Instructions to follow ▸
Please write out the material that follows, exactly as it stands.

Raw data ▸
————————
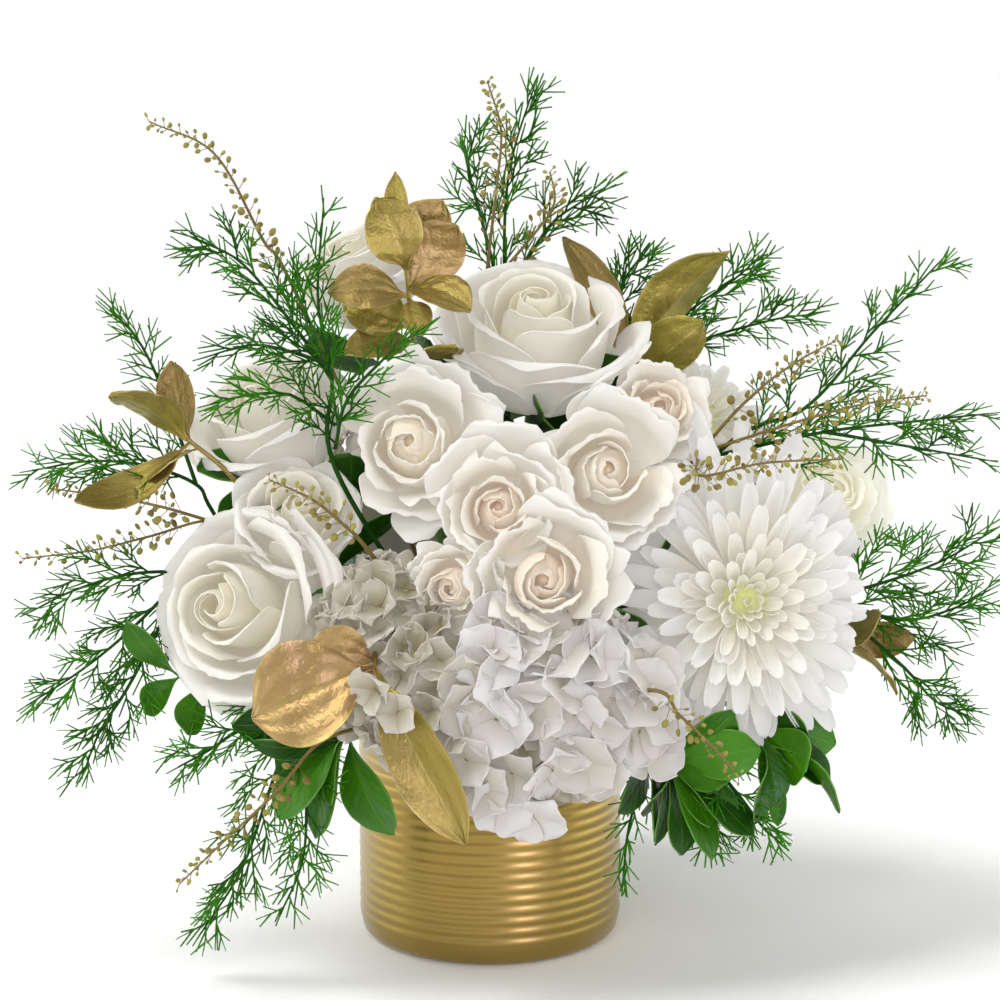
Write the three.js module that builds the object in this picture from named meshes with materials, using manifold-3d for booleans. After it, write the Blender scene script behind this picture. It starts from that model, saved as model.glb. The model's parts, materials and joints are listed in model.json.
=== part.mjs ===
// A white and gold floral centrepiece in a ribbed gold vase.
//
// Millimetres, +Z up, the front faces -Y. The origin is the middle of the vase's underside.
// A block of floral foam stands in the vase and rises above its rim. Every stem is cut short and
// pushed into the foam along a line that points at one spot inside it, so stems fan out and never
// cross. Each bloom is a head of petals on its own green stem; gold leaves, green leaves, fine
// fern and seed sprays fill the gaps between the heads. Where two heads press together, the one
// placed later gives way.

import * as THREE from "three";
import { ConvexHull } from "three/addons/math/ConvexHull.js";
import { mergeVertices } from "three/addons/utils/BufferGeometryUtils.js";
import Module from "manifold-3d";

const wasm = await Module();
wasm.setup();

// ---------------------------------------------------------------- driving dimensions

const VASE_RADIUS = 60;
const VASE_HEIGHT = 105;
const VASE_WALL = 3.6;
const VASE_FLOOR = 6;
const VASE_SIDES = 18;
const RIB_COUNT = 11;
const RIB_RELIEF = 0.9; // from the crest of a rib to its groove
const RIM_BAND = 12; // plain band under the rim
const HEEL_RADIUS = 51; // the flat underside
const HEEL_HEIGHT = 7;

const FOAM_RADIUS = 53;
const FOAM_TOP = 128;
const FOAM_SHOULDER = 112; // where the foam's carved shoulder starts
const FOAM_TOP_RADIUS = 40;
const FOAM_SIDES = 10;

const FOCUS = new THREE.Vector3(0, 0, 100); // the spot every stem points at
const CUT_END = 27; // how far from it the stems stop
const GAP = 0.35; // what a piece is cut back by where it meets another
const CLEAR = 0.2; // the least gap that a leaf, twig or seed may keep

const PETAL = 0.9; // thicknesses
const LEAF = 0.8;
const NEEDLE = 0.36; // radius at the foot

const ROSE_STEM = 2.3; // stem radii
const SPRAY_STEM = 1.7;
const LEAFY_STEM = 1.5;
const FERN_STEM = 1.4;
const SEED_STEM = 1.2;

const WHITE = { color: 0xf2ede2, roughness: 0.75, metalness: 0 };
const BLUSH = { color: 0xf0dfce, roughness: 0.75, metalness: 0 };
const IVORY = { color: 0xeeeedd, roughness: 0.75, metalness: 0 };
const GOLD_GLAZE = { color: 0xb8934a, roughness: 0.3, metalness: 1 };
const GOLD_LEAF = { color: 0xa98a45, roughness: 0.4, metalness: 0.8 };
const GOLD_SEED = { color: 0xa58a4c, roughness: 0.6, metalness: 0.3 };
const LEAF_GREEN = { color: 0x1f6b16, roughness: 0.4, metalness: 0 };
const FERN_GREEN = { color: 0x2c7a2a, roughness: 0.6, metalness: 0 };
const STEM_GREEN = { color: 0x4f7a3a, roughness: 0.7, metalness: 0 };
const FOAM_GREEN = { color: 0x24452c, roughness: 0.95, metalness: 0 };

// ---------------------------------------------------------------- where everything goes

// heart: the middle of the open face. faces: the way it looks. depth: from heart to calyx.
const ROSES = {
  rose_front_left: { heart: [-107, -66, 166], faces: [-0.42, -0.86, 0.28], radius: 38, depth: 44, turn: 20 },
  rose_left_inner: { heart: [-83, -46, 207], faces: [0.05, -0.72, 0.68], radius: 28, depth: 36, turn: 75 },
  rose_top: { heart: [21, -12, 293], faces: [0.05, -0.44, 0.9], radius: 42, depth: 50, turn: 10 },
  rose_left: { heart: [-106, -4, 249], faces: [-0.38, -0.45, 0.82], radius: 35, depth: 42, turn: 50 },
  rose_back_left: { heart: [-64, 35, 312], faces: [-0.3, -0.35, 0.88], radius: 30, depth: 38, turn: 0 },
  rose_back: { heart: [62, 88, 232], faces: [0.42, 0.75, 0.52], radius: 36, depth: 42, turn: 35 },
};
const SPRAY_ROSES = {
  spray_rose_1: { heart: [-34, -72, 238], faces: [-0.12, -0.95, 0.28], radius: 33, depth: 32, turn: 15 },
  spray_rose_2: { heart: [51, -77, 227], faces: [0.12, -0.94, 0.3], radius: 30, depth: 30, turn: 60 },
  spray_rose_3: { heart: [76, -44, 249], faces: [0.3, -0.85, 0.42], radius: 22, depth: 26, turn: 0 },
  spray_rose_4: { heart: [4, -95, 214], faces: [-0.05, -0.95, 0.3], radius: 23, depth: 26, turn: 30 },
  spray_rose_5: { heart: [23, -112, 186], faces: [0, -0.99, 0.12], radius: 29, depth: 30, turn: 45 },
  spray_rose_6: { heart: [-17, -99, 180], faces: [-0.35, -0.92, 0.1], radius: 20, depth: 24, turn: 10 },
  spray_rose_7: { heart: [158, -4, 206], faces: [0.42, -0.8, 0.42], radius: 28, depth: 30, turn: 80 },
};
// Stems that carry more than one spray rose fork at the hub.
const SPRAY_STEMS = {
  spray_stem_left: { hub: null, carries: ["spray_rose_1"] },
  spray_stem_right: { hub: [45, -25, 195], carries: ["spray_rose_2", "spray_rose_3"] },
  spray_stem_centre: { hub: [8, -43, 162], carries: ["spray_rose_4", "spray_rose_5", "spray_rose_6"] },
  spray_stem_far_right: { hub: null, carries: ["spray_rose_7"] },
};
const MUMS = {
  mum_front: { heart: [112, -70, 168], faces: [0.16, -0.96, 0.2], radius: 54, depth: 30, petals: 40 },
  mum_back: { heart: [98, 22, 244], faces: [0.3, -0.5, 0.8], radius: 40, depth: 26, petals: 24 },
};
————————
The solution ▸
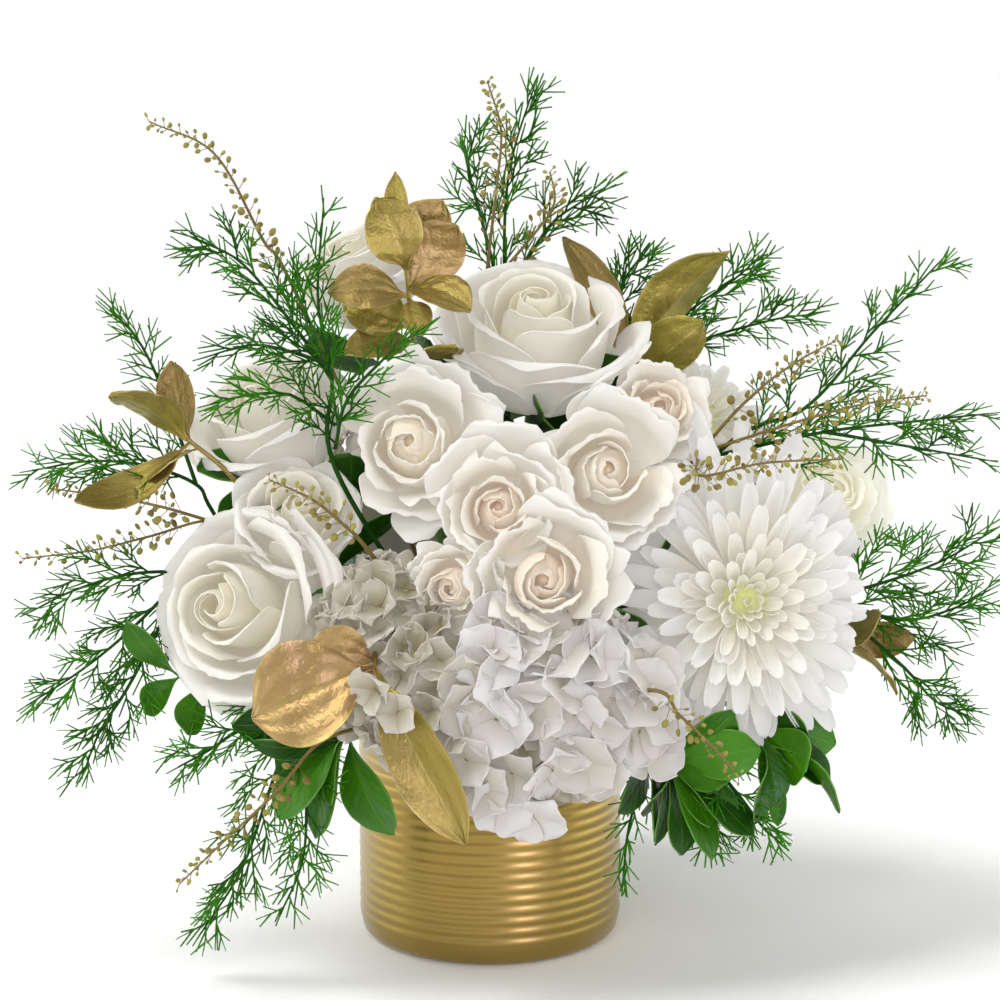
Write the three.js module that builds the object in this picture from named meshes with materials, using manifold-3d for booleans. After it, write the Blender scene script behind this picture. It starts from that model, saved as model.glb. The model's parts, materials and joints are listed in model.json.
=== part.mjs ===
// A white and gold floral centrepiece in a ribbed gold vase.
//
// Millimetres, +Z up, the front faces -Y. The origin is the middle of the vase's underside.
// A block of floral foam stands in the vase and rises above its rim. Every stem is cut short and
// pushed into the foam along a line that points at one spot inside it, so stems fan out and never
// cross. Each bloom is a head of petals on its own green stem; gold leaves, green leaves, fine
// fern and seed sprays fill the gaps between the heads. Where two heads press together, the one
// placed later gives way.

import * as THREE from "three";
import { ConvexHull } from "three/addons/math/ConvexHull.js";
import { mergeVertices } from "three/addons/utils/BufferGeometryUtils.js";
import Module from "manifold-3d";

const wasm = await Module();
wasm.setup();

// ---------------------------------------------------------------- driving dimensions

const VASE_RADIUS = 60;
const VASE_HEIGHT = 105;
const VASE_WALL = 3.6;
const VASE_FLOOR = 6;
const VASE_SIDES = 18;
const RIB_COUNT = 11;
const RIB_RELIEF = 0.9; // from the crest of a rib to its groove
const RIM_BAND = 12; // plain band under the rim
const HEEL_RADIUS = 51; // the flat underside
const HEEL_HEIGHT = 7;

const FOAM_RADIUS = 53;
const FOAM_TOP = 128;
const FOAM_SHOULDER = 112; // where the foam's carved shoulder starts
const FOAM_TOP_RADIUS = 40;
const FOAM_SIDES = 10;

const FOCUS = new THREE.Vector3(0, 0, 100); // the spot every stem points at
const CUT_END = 27; // how far from it the stems stop
const GAP = 0.35; // what a piece is cut back by where it meets another
const CLEAR = 0.2; // the least gap that a leaf, twig or seed may keep

const PETAL = 0.9; // thicknesses
const LEAF = 0.8;
const NEEDLE = 0.36; // radius at the foot

const ROSE_STEM = 2.3; // stem radii
const SPRAY_STEM = 1.7;
const LEAFY_STEM = 1.5;
const FERN_STEM = 1.4;
const SEED_STEM = 1.2;

const WHITE = { color: 0xf2ede2, roughness: 0.75, metalness: 0 };
const BLUSH = { color: 0xf0dfce, roughness: 0.75, metalness: 0 };
const IVORY = { color: 0xeeeedd, roughness: 0.75, metalness: 0 };
const GOLD_GLAZE = { color: 0xb8934a, roughness: 0.3, metalness: 1 };
const GOLD_LEAF = { color: 0xa98a45, roughness: 0.4, metalness: 0.8 };
const GOLD_SEED = { color: 0xa58a4c, roughness: 0.6, metalness: 0.3 };
const LEAF_GREEN = { color: 0x1f6b16, roughness: 0.4, metalness: 0 };
const FERN_GREEN = { color: 0x2c7a2a, roughness: 0.6, metalness: 0 };
const STEM_GREEN = { color: 0x4f7a3a, roughness: 0.7, metalness: 0 };
const FOAM_GREEN = { color: 0x24452c, roughness: 0.95, metalness: 0 };

// ---------------------------------------------------------------- where everything goes

// heart: the middle of the open face. faces: the way it looks. depth: from heart to calyx.
const ROSES = {
  rose_front_left: { heart: [-107, -66, 166], faces: [-0.42, -0.86, 0.28], radius: 38, depth: 44, turn: 20 },
  rose_left_inner: { heart: [-83, -46, 207], faces: [0.05, -0.72, 0.68], radius: 28, depth: 36, turn: 75 },
  rose_top: { heart: [21, -12, 293], faces: [0.05, -0.44, 0.9], radius: 42, depth: 50, turn: 10 },
  rose_left: { heart: [-106, -4, 249], faces: [-0.38, -0.45, 0.82], radius: 35, depth: 42, turn: 50 },
  rose_back_left: { heart: [-64, 35, 312], faces: [-0.3, -0.35, 0.88], radius: 30, depth: 38, turn: 0 },
  rose_back: { heart: [62, 88, 232], faces: [0.42, 0.75, 0.52], radius: 36, depth: 42, turn: 35 },
};
const SPRAY_ROSES = {
  spray_rose_1: { heart: [-34, -72, 238], faces: [-0.12, -0.95, 0.28], radius: 33, depth: 32, turn: 15 },
  spray_rose_2: { heart: [51, -77, 227], faces: [0.12, -0.94, 0.3], radius: 30, depth: 30, turn: 60 },
  spray_rose_3: { heart: [76, -44, 249], faces: [0.3, -0.85, 0.42], radius: 22, depth: 26, turn: 0 },
  spray_rose_4: { heart: [4, -95, 214], faces: [-0.05, -0.95, 0.3], radius: 23, depth: 26, turn: 30 },
  spray_rose_5: { heart: [23, -112, 186], faces: [0, -0.99, 0.12], radius: 29, depth: 30, turn: 45 },
  spray_rose_6: { heart: [-17, -99, 180], faces: [-0.35, -0.92, 0.1], radius: 20, depth: 24, turn: 10 },
  spray_rose_7: { heart: [158, -4, 206], faces: [0.42, -0.8, 0.42], radius: 28, depth: 30, turn: 80 },
};
// Stems that carry more than one spray rose fork at the hub.
const SPRAY_STEMS = {
  spray_stem_left: { hub: null, carries: ["spray_rose_1"] },
  spray_stem_right: { hub: [45, -25, 195], carries: ["spray_rose_2", "spray_rose_3"] },
  spray_stem_centre: { hub: [8, -43, 162], carries: ["spray_rose_4", "spray_rose_5", "spray_rose_6"] },
  spray_stem_far_right: { hub: null, carries: ["spray_rose_7"] },
};
const MUMS = {
  mum_front: { heart: [112, -70, 168], faces: [0.16, -0.96, 0.2], radius: 54, depth: 30, petals: 40 },
  mum_back: { heart: [98, 22, 244], faces: [0.3, -0.5, 0.8], radius: 40, depth: 26, petals: 24 },
};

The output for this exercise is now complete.